The Cerutti Mastodon site is a paleontological and possible archeological site located in San Diego County, California. In 2017, researchers announced that broken mastodon bones at the site had been dated to around 130,700 years ago.

The bones were found with cobblestones displaying use-wear and impact marks among the otherwise fine-grain sands. Researchers have proposed that these marks were caused by the intentional breakage of the broken bones by hominins using the cobblestones. If so, this suggestion would be older by far than the scientific consensus for habitation of the New World, which generally traces widespread human migration to the Americas to 13,000 to 16,000 years ago.

Context 
The Cerutti Mastodon site (SDNHM locality 3767) is a paleontological site located in San Diego County, California, United States. A team of researchers from the San Diego Natural History Museum, led by Thomas Deméré, excavated the site from 1992 to 1993. The site is named after Richard Cerutti, another paleontologist from the museum who is credited with discovering the site during freeway expansion of State Route 54. Prior to the construction for the expansion, this area consisted of a hilly ridge that was parallel to the new freeway. The site was found approximately nine feet down under sediments that were called “unnamed Pleistocene stream deposits”

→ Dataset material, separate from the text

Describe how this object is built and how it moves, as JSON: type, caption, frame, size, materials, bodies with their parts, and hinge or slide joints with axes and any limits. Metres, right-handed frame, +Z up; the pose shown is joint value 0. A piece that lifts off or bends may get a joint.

The construction of this freeway was completed with the use of a Caterpillar 235C excavator which is a backhoe with a reach of 39.4 feet and a downward dig of 26.4 feet at ground level. The site was found after the construction of a drainage system needed to be done requiring a breach of the sound berm in order to gain access to the drainpipe, the construction of a catch basin at the northern slope of the sound berm and on the south slope the burial of a drainpipe. Materials were placed at the base of the sound berm towards the east after which the bones were found and hand excavation followed.

Findings 
The fossil remains of a juvenile male Mammut americanum (SDNHM 49926) were discovered in stratigraphic layer Bed E at the site: the recovered bones include 2 tusks, 3 molars, 4 vertebrae, 16 ribs, 2 phalanx bones, 2 sesamoids and over 300 other bone fragments. The remains of dire wolf, horse, camel, mammoth and ground sloth were also discovered at the site. Five cobbles displaying use-wear and impact marks were also recovered from the site in Bed E.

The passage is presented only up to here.